### Your task
Repeat the listing in full, word for word.

### Extracted information
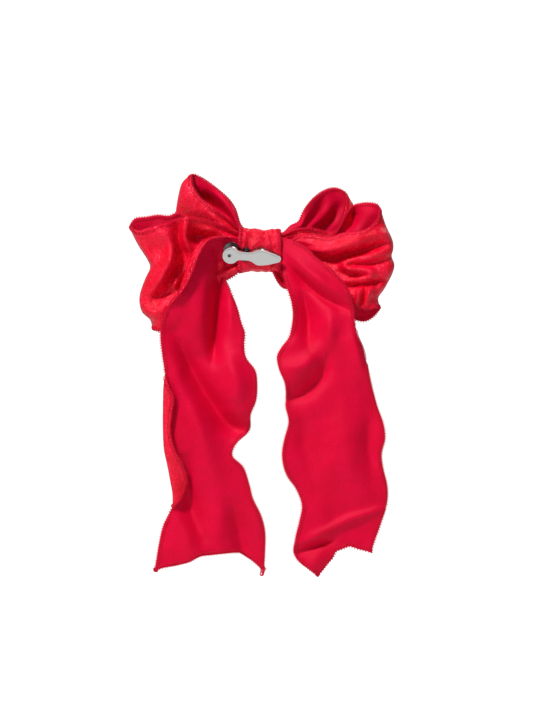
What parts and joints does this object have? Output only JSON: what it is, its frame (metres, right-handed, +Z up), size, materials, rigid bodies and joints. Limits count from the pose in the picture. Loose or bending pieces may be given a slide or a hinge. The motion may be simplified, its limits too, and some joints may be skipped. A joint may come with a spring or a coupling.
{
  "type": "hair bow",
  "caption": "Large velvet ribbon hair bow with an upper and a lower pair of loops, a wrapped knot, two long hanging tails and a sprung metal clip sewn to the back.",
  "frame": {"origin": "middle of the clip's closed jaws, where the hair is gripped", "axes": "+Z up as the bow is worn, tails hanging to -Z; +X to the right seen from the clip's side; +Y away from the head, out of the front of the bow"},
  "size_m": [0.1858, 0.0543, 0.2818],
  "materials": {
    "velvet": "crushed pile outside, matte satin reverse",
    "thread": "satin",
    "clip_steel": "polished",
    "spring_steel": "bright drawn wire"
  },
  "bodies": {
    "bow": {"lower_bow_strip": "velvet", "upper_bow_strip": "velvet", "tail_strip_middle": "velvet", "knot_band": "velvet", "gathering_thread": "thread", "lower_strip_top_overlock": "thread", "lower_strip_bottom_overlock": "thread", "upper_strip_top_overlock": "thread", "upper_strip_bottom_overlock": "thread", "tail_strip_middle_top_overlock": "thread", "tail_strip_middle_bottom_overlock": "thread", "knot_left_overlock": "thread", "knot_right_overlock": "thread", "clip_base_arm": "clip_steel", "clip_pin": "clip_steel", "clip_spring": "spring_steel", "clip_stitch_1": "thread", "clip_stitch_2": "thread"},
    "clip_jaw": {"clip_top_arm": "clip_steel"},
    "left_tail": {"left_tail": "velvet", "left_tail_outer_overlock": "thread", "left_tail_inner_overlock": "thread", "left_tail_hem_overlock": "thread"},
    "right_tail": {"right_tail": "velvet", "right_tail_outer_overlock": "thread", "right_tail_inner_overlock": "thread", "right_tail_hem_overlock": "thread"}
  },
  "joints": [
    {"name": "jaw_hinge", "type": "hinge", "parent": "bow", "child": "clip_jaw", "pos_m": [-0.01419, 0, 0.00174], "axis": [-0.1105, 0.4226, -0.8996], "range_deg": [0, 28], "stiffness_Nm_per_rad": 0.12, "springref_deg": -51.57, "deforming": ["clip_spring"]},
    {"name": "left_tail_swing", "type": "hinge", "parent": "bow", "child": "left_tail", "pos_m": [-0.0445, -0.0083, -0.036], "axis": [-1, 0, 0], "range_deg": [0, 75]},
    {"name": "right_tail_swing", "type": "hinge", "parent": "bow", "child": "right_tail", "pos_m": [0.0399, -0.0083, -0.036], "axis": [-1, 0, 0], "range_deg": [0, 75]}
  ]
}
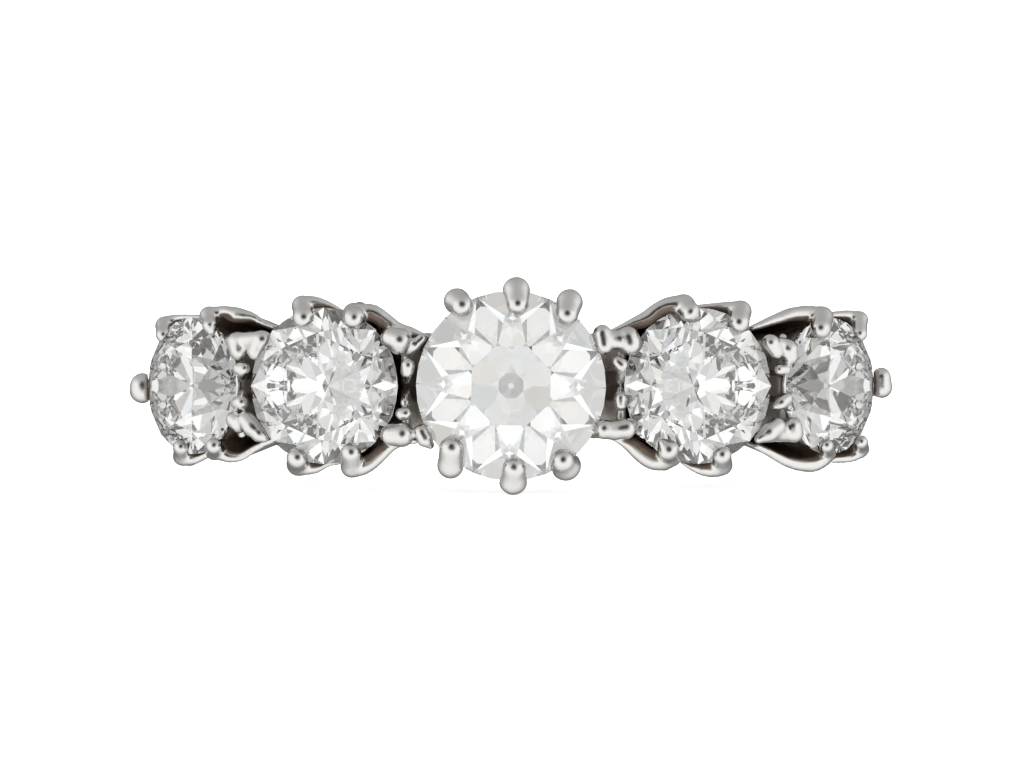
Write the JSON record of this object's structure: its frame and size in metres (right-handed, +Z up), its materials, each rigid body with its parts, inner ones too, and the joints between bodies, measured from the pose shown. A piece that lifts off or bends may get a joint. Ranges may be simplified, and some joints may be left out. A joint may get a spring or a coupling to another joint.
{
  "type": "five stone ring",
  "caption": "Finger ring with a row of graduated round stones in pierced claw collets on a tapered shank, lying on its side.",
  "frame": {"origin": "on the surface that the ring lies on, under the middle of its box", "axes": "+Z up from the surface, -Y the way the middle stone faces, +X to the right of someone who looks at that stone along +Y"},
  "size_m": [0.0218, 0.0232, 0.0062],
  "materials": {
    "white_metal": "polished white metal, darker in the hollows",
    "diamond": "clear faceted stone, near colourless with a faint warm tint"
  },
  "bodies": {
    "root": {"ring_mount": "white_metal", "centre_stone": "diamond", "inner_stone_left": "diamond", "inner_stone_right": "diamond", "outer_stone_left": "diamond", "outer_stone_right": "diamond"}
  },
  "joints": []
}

### Exercise solution
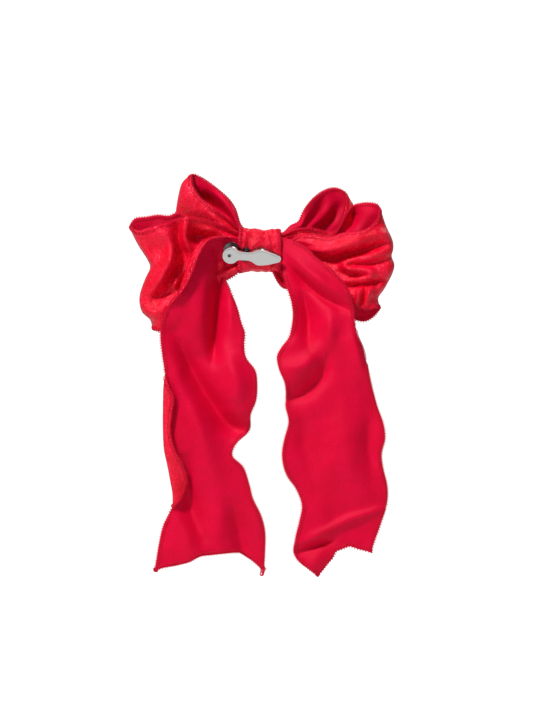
What parts and joints does this object have? Output only JSON: what it is, its frame (metres, right-handed, +Z up), size, materials, rigid bodies and joints. Limits count from the pose in the picture. Loose or bending pieces may be given a slide or a hinge. The motion may be simplified, its limits too, and some joints may be skipped. A joint may come with a spring or a coupling.
{
  "type": "hair bow",
  "caption": "Large velvet ribbon hair bow with an upper and a lower pair of loops, a wrapped knot, two long hanging tails and a sprung metal clip sewn to the back.",
  "frame": {"origin": "middle of the clip's closed jaws, where the hair is gripped", "axes": "+Z up as the bow is worn, tails hanging to -Z; +X to the right seen from the clip's side; +Y away from the head, out of the front of the bow"},
  "size_m": [0.1858, 0.0543, 0.2818],
  "materials": {
    "velvet": "crushed pile outside, matte satin reverse",
    "thread": "satin",
    "clip_steel": "polished",
    "spring_steel": "bright drawn wire"
  },
  "bodies": {
    "bow": {"lower_bow_strip": "velvet", "upper_bow_strip": "velvet", "tail_strip_middle": "velvet", "knot_band": "velvet", "gathering_thread": "thread", "lower_strip_top_overlock": "thread", "lower_strip_bottom_overlock": "thread", "upper_strip_top_overlock": "thread", "upper_strip_bottom_overlock": "thread", "tail_strip_middle_top_overlock": "thread", "tail_strip_middle_bottom_overlock": "thread", "knot_left_overlock": "thread", "knot_right_overlock": "thread", "clip_base_arm": "clip_steel", "clip_pin": "clip_steel", "clip_spring": "spring_steel", "clip_stitch_1": "thread", "clip_stitch_2": "thread"},
    "clip_jaw": {"clip_top_arm": "clip_steel"},
    "left_tail": {"left_tail": "velvet", "left_tail_outer_overlock": "thread", "left_tail_inner_overlock": "thread", "left_tail_hem_overlock": "thread"},
    "right_tail": {"right_tail": "velvet", "right_tail_outer_overlock": "thread", "right_tail_inner_overlock": "thread", "right_tail_hem_overlock": "thread"}
  },
  "joints": [
    {"name": "jaw_hinge", "type": "hinge", "parent": "bow", "child": "clip_jaw", "pos_m": [-0.01419, 0, 0.00174], "axis": [-0.1105, 0.4226, -0.8996], "range_deg": [0, 28], "stiffness_Nm_per_rad": 0.12, "springref_deg": -51.57, "deforming": ["clip_spring"]},
    {"name": "left_tail_swing", "type": "hinge", "parent": "bow", "child": "left_tail", "pos_m": [-0.0445, -0.0083, -0.036], "axis": [-1, 0, 0], "range_deg": [0, 75]},
    {"name": "right_tail_swing", "type": "hinge", "parent": "bow", "child": "right_tail", "pos_m": [0.0399, -0.0083, -0.036], "axis": [-1, 0, 0], "range_deg": [0, 75]}
  ]
}
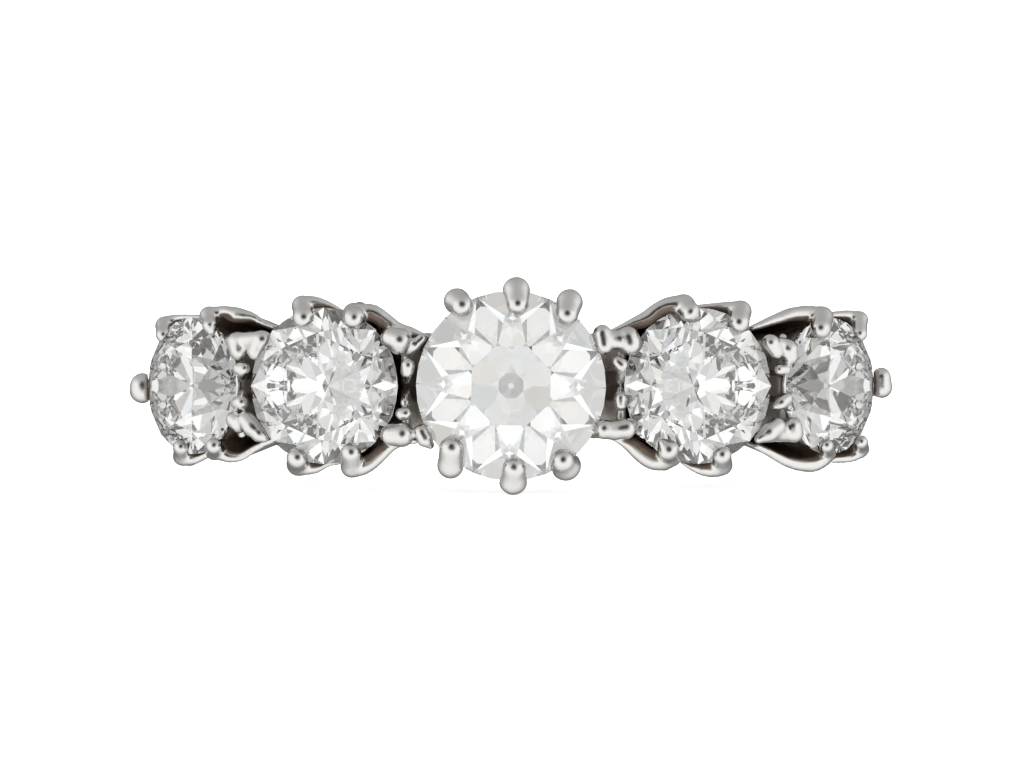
Write the JSON record of this object's structure: its frame and size in metres (right-handed, +Z up), its materials, each rigid body with its parts, inner ones too, and the joints between bodies, measured from the pose shown. A piece that lifts off or bends may get a joint. Ranges may be simplified, and some joints may be left out. A joint may get a spring or a coupling to another joint.
{
  "type": "five stone ring",
  "caption": "Finger ring with a row of graduated round stones in pierced claw collets on a tapered shank, lying on its side.",
  "frame": {"origin": "on the surface that the ring lies on, under the middle of its box", "axes": "+Z up from the surface, -Y the way the middle stone faces, +X to the right of someone who looks at that stone along +Y"},
  "size_m": [0.0218, 0.0232, 0.0062],
  "materials": {
    "white_metal": "polished white metal, darker in the hollows",
    "diamond": "clear faceted stone, near colourless with a faint warm tint"
  },
  "bodies": {
    "root": {"ring_mount": "white_metal", "centre_stone": "diamond", "inner_stone_left": "diamond", "inner_stone_right": "diamond", "outer_stone_left": "diamond", "outer_stone_right": "diamond"}
  },
  "joints": []
}